BINKOVITZ: When she asked residents to describe the main drag, many said it was unsafe and that they preferred to spend their time - and money - elsewhere. Arnold says there's hope for Congress Heights.

That's where the so-called Vibrant Retail Streets Toolkit comes in. Arnold worked with the city planning office to break down the numbers behind great streets around the world. The program then applies those same metrics -things like density, education attainment and daytime population. From there it charts what types of businesses a community can realistically attract.

ARNOLD: And I always say to them, I would love an Ann Taylor in my basement, but I don't shop there enough to justify having one in my own house.

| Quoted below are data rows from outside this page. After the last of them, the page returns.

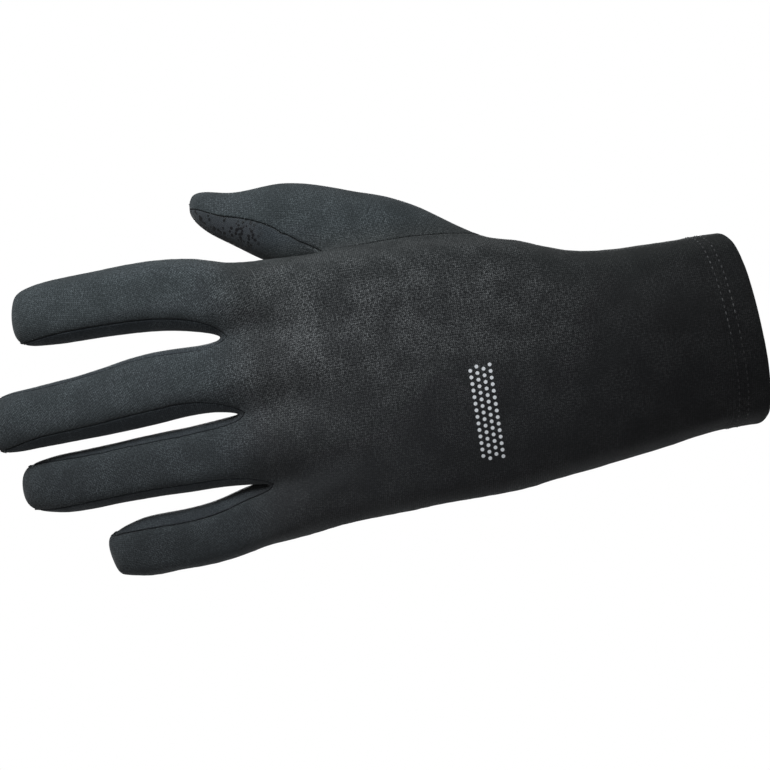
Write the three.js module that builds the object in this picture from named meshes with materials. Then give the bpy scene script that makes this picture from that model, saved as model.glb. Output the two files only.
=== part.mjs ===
// A left-hand glove liner of thin stretch jersey, in the form that it has when it is worn.
// It is sewn from a back panel, a palm panel, a thumb back, three side strips between the fingers
// and a folded hem round the cuff. Every panel is a closed wall of cloth, and the inside is hollow.
// Millimetres. The origin is the centre of the cuff's mouth, +X runs out of the cuff along the
// forearm, +Z is the thumb side and -Y is the back of the hand.

import * as THREE from "three";

// Cloth
const clothWall = 1.2;
const hemWall = 2.4; // the hem is folded double
const seamGap = 0.3; // clearance between two panels that are sewn together

// Sleeve and hand
const handLength = 170; // from the cuff's edge to the roots of the fingers
const hemDepth = 11;
const cuffWidth = 67;
const cuffDepth = 47;
const wristWidth = 74.5;
const wristDepth = 46;
const palmWidth = 93;
const palmDepth = 35;
const rootDepth = 27.5; // of the hand at the roots of the fingers
const cuffSlant = 9; // degrees, the back of the cuff reaches further than its palm side
const cuffTilt = 3.2; // degrees, the outer side of the cuff reaches further than its thumb side
const handForward = 9; // the hand's middle lies this far in front of the cuff's centre
const handSway = 2.4; // and this far towards the thumb
const thenarDepth = 9; // swell of the palm over the ball of the thumb
const heelDepth = 4; // swell of the palm below the little finger
const knuckleValley = 3; // depth of the dips between the knuckles
const seamLift = 2; // the thumb-side seam lies this far towards the palm

// Fingers. The sizes are the middle finger's.
const fingerLength = 89.5;
const fingerWidth = 23.2;
const fingerDepth = 20;

// Shares of those sizes for each finger, from the thumb side outwards. The root is wider than the
// finger by ease, a share of the width. Reach is how far the root lies past the hand's length, as a
// share of the length, and set is how far towards the palm, as a share of the depth. Blunt is how wide
// the tip's flat end is, as a share of the last section. Angles are in degrees: splay is towards the
// thumb, curl and bend are towards the palm, and twist turns the finger's back towards the thumb.
const fingerShares = [
  { name: "index", length: 0.864, width: 1.043, depth: 1, ease: 0.043, reach: -0.011, set: 0,
    splay: 5.9, curl: 3, bend: 7.5, twist: 6, blunt: 0.5 },
  { name: "middle", length: 1, width: 1, depth: 1, ease: 0.125, reach: 0.011, set: -0.025,
    splay: -2.1, curl: 3, bend: 8.5, twist: 12, blunt: 0.5 },
  { name: "ring", length: 0.964, width: 0.948, depth: 0.925, ease: 0.134, reach: -0.039, set: 0,
    splay: -0.1, curl: 4, bend: 9.5, twist: 2, blunt: 0.5 },
  { name: "little", length: 0.718, width: 0.871, depth: 0.85, ease: 0, reach: -0.1, set: 0.075,
    splay: -5, curl: 5, bend: 9.5, twist: -14, blunt: 0.65 },
];
const webShares = [0.045, 0.039, 0.025]; // how far each crotch lies past the roots beside it, as reach
const fourchetteWidth = 14; // across each side strip at the crotch
const crotchSlope = 1 / 3; // how far the edges of a crotch lie behind its middle, by half that width

// Thumb
const thumbLength = 72;
const thumbWidth = 24;
const thumbDepth = 20;
const thumbDrop = 20; // its tip lies this far towards the palm from the cuff's centre
const thumbSplay = 18; // degrees from the fingers' direction
const thumbAhead = 2; // its axis starts this far ahead of the middle of its root in the hand
const thumbOut = 5.5; // and this far out from the side of the hand

// The hand's sections, from the cuff to the roots of the fingers. Each takes shares of the named
// widths and depths; forward and sway are shares of the hand's offset, slant of the cuff's angles,
// and thenar, heel and valley of those swells and dips. Follow is how far a section keeps to the
// slant line of the fingers' roots.
const handSections = [
  { at: 0, cuff: 1, wrist: 0, palm: 0, forward: 0, sway: 0, slant: 1,
    thenar: 0, heel: 0, valley: 0, follow: 0 },
  { at: hemDepth / handLength, cuff: 1, wrist: 0, palm: 0, forward: 0.12, sway: 0, slant: 0.9,
    thenar: 0, heel: 0, valley: 0, follow: 0 },
  { at: 0.17, cuff: 0.65, wrist: 0.35, palm: 0, forward: 0.34, sway: -0.45, slant: 0.6,
    thenar: 0, heel: 0, valley: 0, follow: 0 },
  { at: 0.3, cuff: 0, wrist: 1, palm: 0, forward: 0.6, sway: -0.85, slant: 0.25,
    thenar: 0.05, heel: 0.1, valley: 0, follow: 0 },
  { at: 0.41, cuff: 0, wrist: 0.52, palm: 0.48, forward: 0.8, sway: 0.15, slant: 0,
    thenar: 0.4, heel: 0.5, valley: 0, follow: 0 },
  { at: 0.475, cuff: 0, wrist: 0.27, palm: 0.73, forward: 0.92, sway: 0.45, slant: 0,
    thenar: 0.75, heel: 0.9, valley: 0, follow: 0 },
  { at: 0.6, cuff: 0, wrist: 0.08, palm: 0.92, forward: 1, sway: 1, slant: 0,
    thenar: 1, heel: 1, valley: 0, follow: 0.1 },
  { at: 0.71, cuff: 0, wrist: 0, palm: 1, forward: 1, sway: 0.95, slant: 0,
    thenar: 1, heel: 0.9, valley: 0, follow: 0.3 },
  { at: 0.82, cuff: 0, wrist: 0, palm: 0.98, forward: 1, sway: 0.75, slant: 0,
    thenar: 0.6, heel: 0.6, valley: 0.15, follow: 0.6 },
  { at: 0.91, cuff: 0, wrist: 0, palm: 0.5, forward: 1, sway: 0.65, slant: 0,
    thenar: 0.25, heel: 0.3, valley: 0.5, follow: 0.9 },
];
const handFullness = 2.4; // 2 is an ellipse, more is squarer
const rootSway = 0.4; // share of the sway at the roots of the fingers
const sideShare = 0.9; // how far out the first and last columns of the back lie
const thenar = { centre: 0.7, spread: 0.8 }; // shares of the half width
const heel = { centre: -0.6, spread: 0.7 };

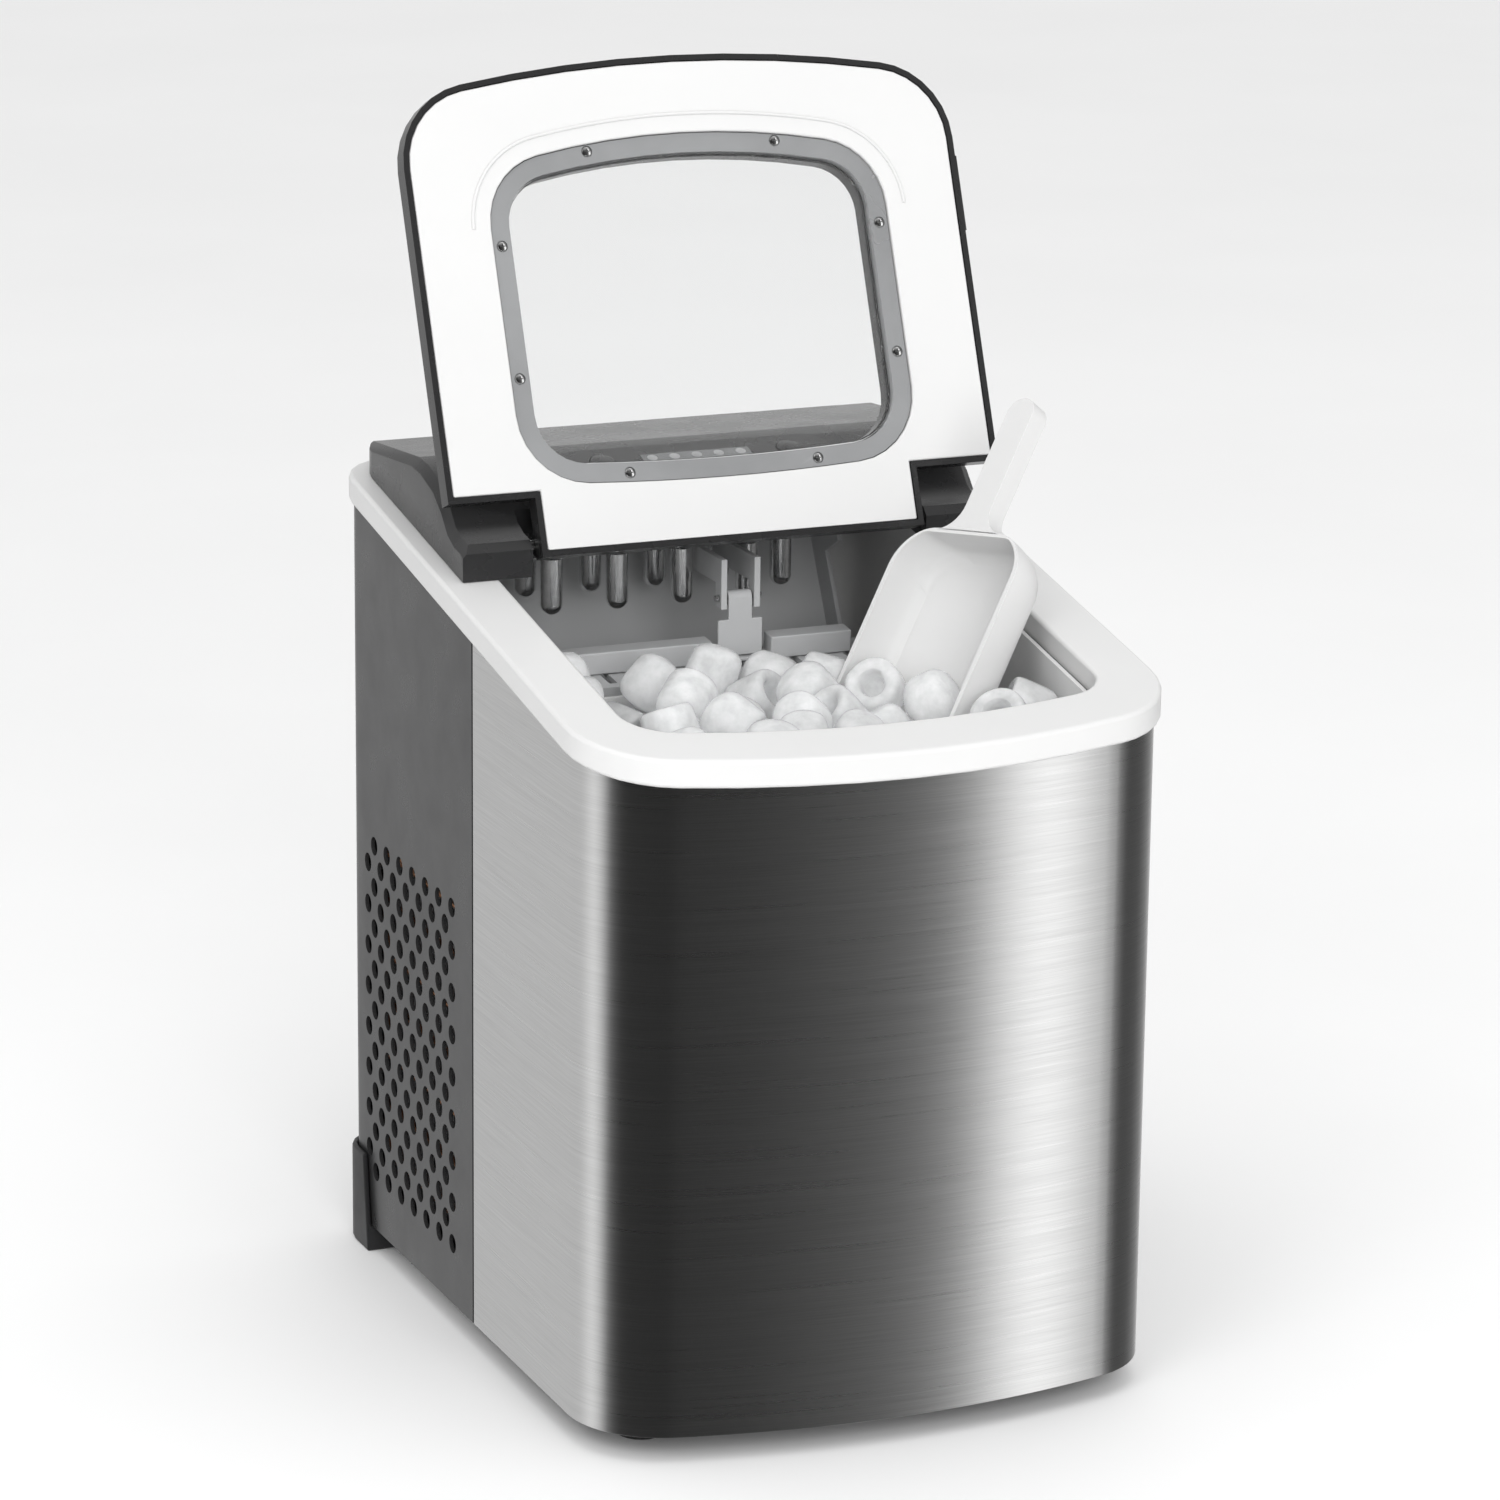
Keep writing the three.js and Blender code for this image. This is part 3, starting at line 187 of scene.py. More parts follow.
def brushed_steel():
    """Steel brushed along the horizontal: long thin scratches, gloss that spreads up and down."""
    s = Shader("brushed_steel")
    fine = s.noise(1, 4, 0.7, s.stretched((22, 22, 2600)))
    broad = s.noise(1, 2, 0.5, s.stretched((8, 8, 700)))
    s.join(s.blend(fine, (0.54, 0.54, 0.537), (0.70, 0.70, 0.697), 0.25, 0.75), s.surface.inputs["Base Color"])
    s.join(s.span(broad, 0.27, 0.31), s.surface.inputs["Roughness"])
    s.join(s.bump(fine, 0.00002, 0.05), s.surface.inputs["Normal"])
    s.set(Metallic=1.0, Anisotropic=0.75, Anisotropic_Rotation=0.25)
    tangent = s.tree.nodes.new("ShaderNodeTangent")
    tangent.direction_type = "RADIAL"
    tangent.axis = "Z"
    s.join(tangent.outputs[0], s.surface.inputs["Tangent"])
    return s.material


def clear(name, color, rough, ior, cloud, grain):
    """Clear or cloudy solid, with more or less haze from place to place."""
    s = Shader(name)
    haze = s.noise(grain, 4)
    s.join(s.span(haze, rough * 0.6, rough * 1.6), s.surface.inputs["Roughness"])
    s.join(s.bump(s.noise(grain * 2, 2), 0.0002, 0.15), s.surface.inputs["Normal"])
    s.join(s.span(haze, 1 - cloud, 1 - cloud * 0.7), s.surface.inputs["Transmission Weight"])
    s.set(Base_Color=(*color, 1), IOR=ior)
    return s.material


def bare_metal(name, color, rough, grain=400):
    """Plated or drawn metal with faint marks."""
    s = Shader(name)
    marks = s.noise(grain, 5, 0.7)
    s.join(s.blend(marks, shade(color, 0.86), shade(color, 1.08)), s.surface.inputs["Base Color"])
    s.join(s.span(marks, rough * 0.7, rough * 1.5), s.surface.inputs["Roughness"])
    s.join(s.bump(marks, 0.00003, 0.2), s.surface.inputs["Normal"])
    s.set(Metallic=1.0)
    return s.material


def printed_board():
    """Green board with a pattern of tracks."""
    s = Shader("printed_board")
    tracks = s.noise(1, 1, 0.2, s.stretched((500, 60, 60)))
    s.join(s.blend(tracks, (0.01, 0.09, 0.04), (0.03, 0.19, 0.08), 0.45, 0.55), s.surface.inputs["Base Color"])
    s.join(s.span(tracks, 0.35, 0.6), s.surface.inputs["Roughness"])
    s.join(s.bump(tracks, 0.0001, 0.4), s.surface.inputs["Normal"])
    return s.material


LOOKS = {
    "brushed_steel": brushed_steel(),
    "dark_paint": moulded("dark_paint", (0.045, 0.045, 0.046), 0.3, 1400, 0.00003, 0.05, 0.35),
    "dark_plastic": moulded("dark_plastic", (0.018, 0.018, 0.0185), 0.27, 2200, 0.00002, 0.05, 0.0, 0.1),
    "black_plastic": moulded("black_plastic", (0.022, 0.022, 0.023), 0.5, 2600, 0.00005, 0.1),
    "black_paint": moulded("black_paint", (0.03, 0.03, 0.03), 0.35, 900, 0.00004, 0.1, 0.2, 0.2),
    "rubber": moulded("rubber", (0.02, 0.02, 0.02), 0.8, 3000, 0.00006, 0.12),
    "white_plastic": moulded("white_plastic", (0.63, 0.63, 0.628), 0.38, 2600, 0.00001, 0.012, drift=0.04),
    "grey_plastic": moulded("grey_plastic", (0.46, 0.465, 0.47), 0.4, 2600, 0.00003, 0.03),
    "clear_plastic": clear("clear_plastic", (0.99, 0.995, 0.995), 0.015, 1.49, 0.01, 30),
    "bright_metal": bare_metal("bright_metal", (0.72, 0.72, 0.72), 0.16),
    "copper": bare_metal("copper", (0.70, 0.36, 0.20), 0.3),
    "aluminium": bare_metal("aluminium", (0.76, 0.77, 0.78), 0.32),
    "board": printed_board(),
    "ice": clear("ice", (0.99, 0.995, 1.0), 0.14, 1.31, 0.5, 150),
}
SMOKED = clear("smoked_plastic", (0.34, 0.345, 0.35), 0.2, 1.45, 0.8, 12)


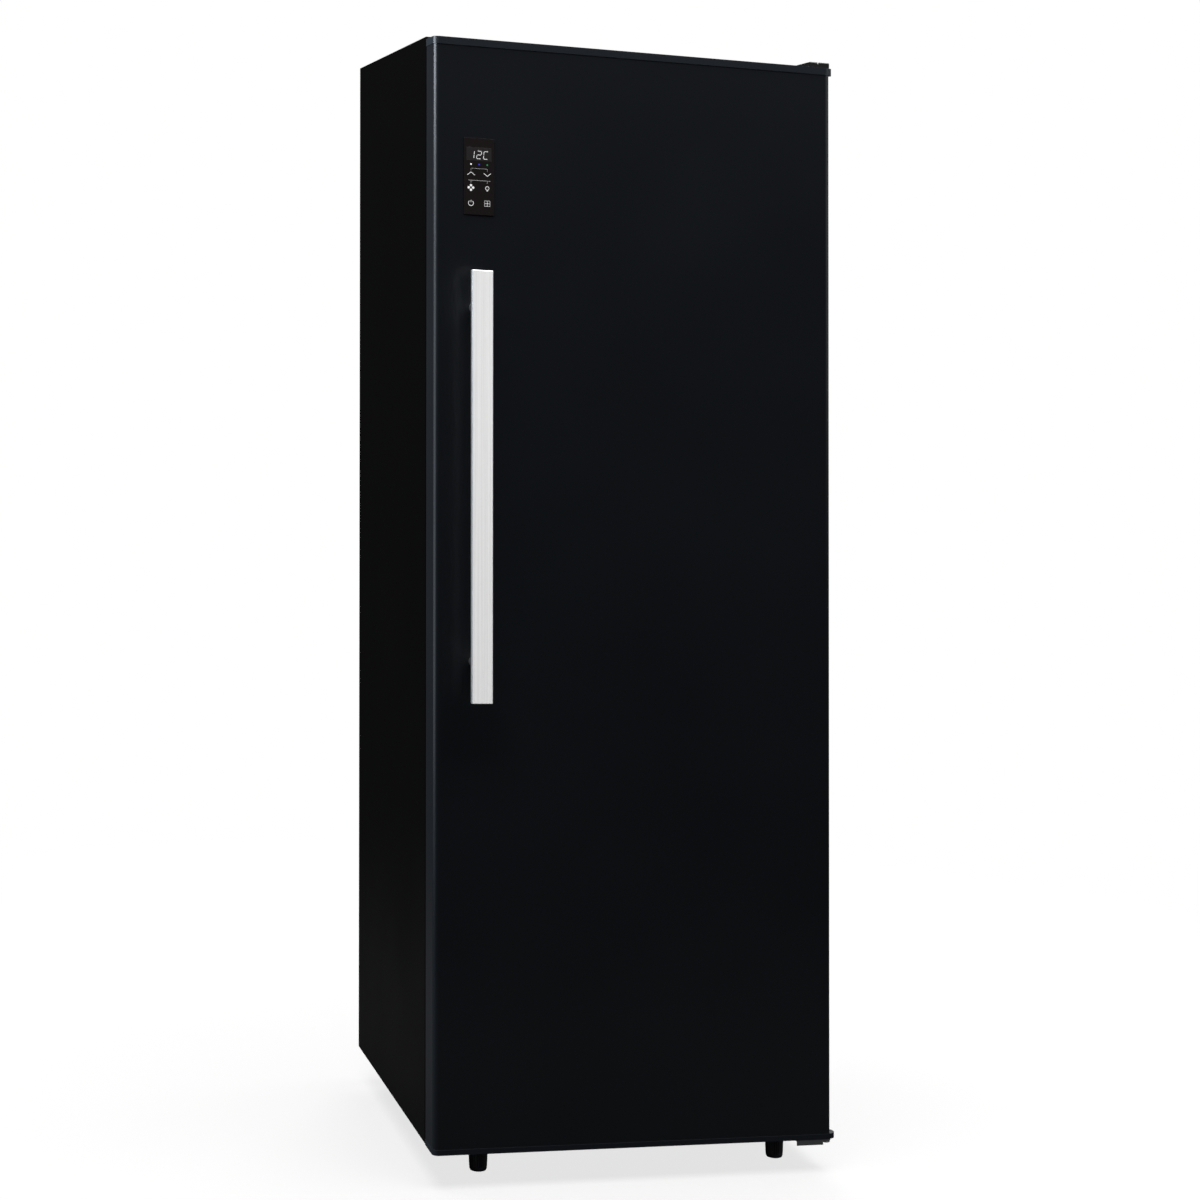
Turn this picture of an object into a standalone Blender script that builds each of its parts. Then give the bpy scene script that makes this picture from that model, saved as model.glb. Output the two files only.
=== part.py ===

And so I try to explain to communities that just because you would shop there doesn't mean that there's enough money being spent within your market in order to justify there being a store.

BINKOVITZ: Once they know what's in reach, the toolkit gives specific steps to get there. Some are big, like helping stores get zoned for outdoor seating. Others are smaller, like efforts to slow down traffic to make the street more pedestrian-friendly.

Arnold is already working with groups like the local Main Street organization, led by Rodney Bunn. At the meeting, Bunn says he believes this could work.

RODNEY BUNN: I grew up in Congress Heights, so I know it's a great place to come...

UNIDENTIFIED WOMAN: Yeah, it is.

BUNN: ...but, you know, there are some people who still have reservations, you know. I believe we can change that.

BINKOVITZ: He says the money and demand is there. Just look at the new Giant supermarket right outside the neighborhood. He says lines there are always long.

BUNN: Believe it or not, if we had another Giant somewhere on Martin Luther King Avenue, we could be stealing like half that money.

(LAUGHTER)

BINKOVITZ: A grocery store? A restaurant? It could mean a new street.